Children's books are perpetuating outdated stereotypes by portraying women as submissive, emotional creatures who rarely work, psychologists said yesterday.

Books for children under seven have more female characters than in the 1940s, when they were virtually invisible, but they continue to exhibit traditional attitudes to gender roles.

Women are either depicted as homely, matronly types who busy themselves at the kitchen sink or as evil characters such as witches, researchers found.

But girls are portrayed more realistically and allowed to be adventurous, independent and clever characters, Dr Claire Etaugh told the European Congress on Psychology in London. The only times adult females are given more masculine traits such as self-reliance or strength is when they are depicted as bad characters such as witches.

Even the Harry Potter books are guilty, with a central character who is a boy and a young co-star Hermoine, who is a tomboy with brains and guts.
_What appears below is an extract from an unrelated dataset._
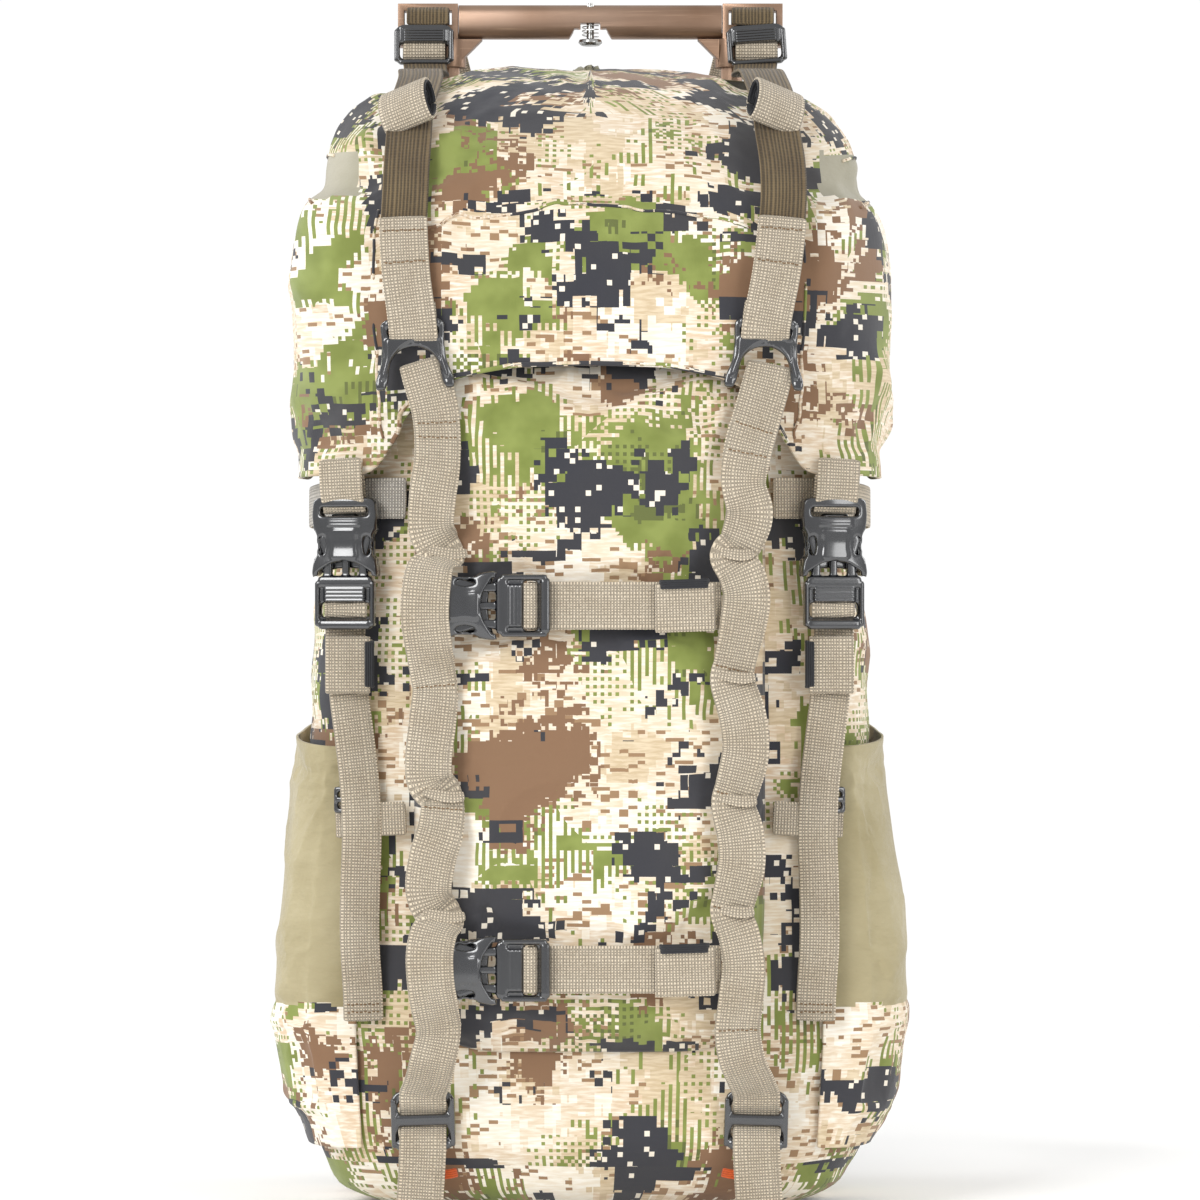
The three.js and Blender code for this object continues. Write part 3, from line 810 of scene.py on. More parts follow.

The most admired adult female is Mrs Weasley, the mother of Harry's friend Ron, who is a traditional mother figure who likes cooking and showering the children with gifts. Most of the other women are witches who teach at Hogwarts school of witchcraft and are strange, but competent.

Dr Etaugh said: "The message you get from books like Harry Potter is that girls have to make a choice. Either they become nurturing adults who put their families first or they decide they are going to excel in a masculine world. But men can do both."

She studied 60 children's picture books written in the 1970s, 1980s and 1990s and found that female characters had become as common as male ones.

But female characters were stereotyped in 85 per cent of the books, regardless of which decade they were written. Out of all the books, that were selected at random from an American library, only one included a mother who went out to work.

"The number of females represented has increased. They are just as likely to be central characters and to be in the illustrations. But the stereotypes are still alive and well."

Dr Etaugh said that, during adolescence, girls were often encouraged to abandon their tomboy ways and become more feminine, less argumentative and more passive. Picture books mirrored these old-fashioned attitudes, she said.

"They certainly don't reflect reality. Many mothers have young children and jobs as well, they combine these roles. But you don't get that message from these books, it seems you have to choose."